» **EXERCISE TASK**: Copy out all of the material, matching it word for word.

» **DATASET SECTION**:
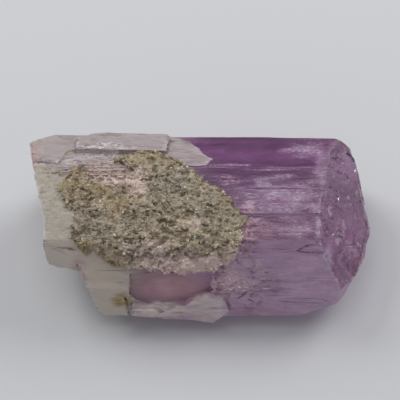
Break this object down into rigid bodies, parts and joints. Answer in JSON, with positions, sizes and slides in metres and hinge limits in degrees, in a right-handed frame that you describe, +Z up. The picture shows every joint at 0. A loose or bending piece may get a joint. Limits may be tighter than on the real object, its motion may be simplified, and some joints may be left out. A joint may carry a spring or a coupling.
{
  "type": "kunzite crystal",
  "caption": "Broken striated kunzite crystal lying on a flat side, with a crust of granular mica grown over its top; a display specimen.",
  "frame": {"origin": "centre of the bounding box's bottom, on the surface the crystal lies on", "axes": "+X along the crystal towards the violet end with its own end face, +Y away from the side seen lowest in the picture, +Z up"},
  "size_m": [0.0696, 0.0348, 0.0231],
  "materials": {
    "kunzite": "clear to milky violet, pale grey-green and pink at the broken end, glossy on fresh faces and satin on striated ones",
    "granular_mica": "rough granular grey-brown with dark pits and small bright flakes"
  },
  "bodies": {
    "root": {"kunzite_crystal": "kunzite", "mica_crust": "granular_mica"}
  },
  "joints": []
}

» **RESULT**:
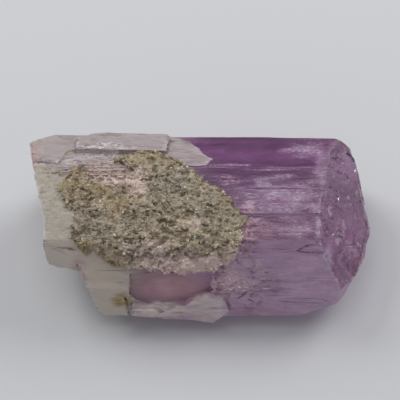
Break this object down into rigid bodies, parts and joints. Answer in JSON, with positions, sizes and slides in metres and hinge limits in degrees, in a right-handed frame that you describe, +Z up. The picture shows every joint at 0. A loose or bending piece may get a joint. Limits may be tighter than on the real object, its motion may be simplified, and some joints may be left out. A joint may carry a spring or a coupling.
{
  "type": "kunzite crystal",
  "caption": "Broken striated kunzite crystal lying on a flat side, with a crust of granular mica grown over its top; a display specimen.",
  "frame": {"origin": "centre of the bounding box's bottom, on the surface the crystal lies on", "axes": "+X along the crystal towards the violet end with its own end face, +Y away from the side seen lowest in the picture, +Z up"},
  "size_m": [0.0696, 0.0348, 0.0231],
  "materials": {
    "kunzite": "clear to milky violet, pale grey-green and pink at the broken end, glossy on fresh faces and satin on striated ones",
    "granular_mica": "rough granular grey-brown with dark pits and small bright flakes"
  },
  "bodies": {
    "root": {"kunzite_crystal": "kunzite", "mica_crust": "granular_mica"}
  },
  "joints": []
}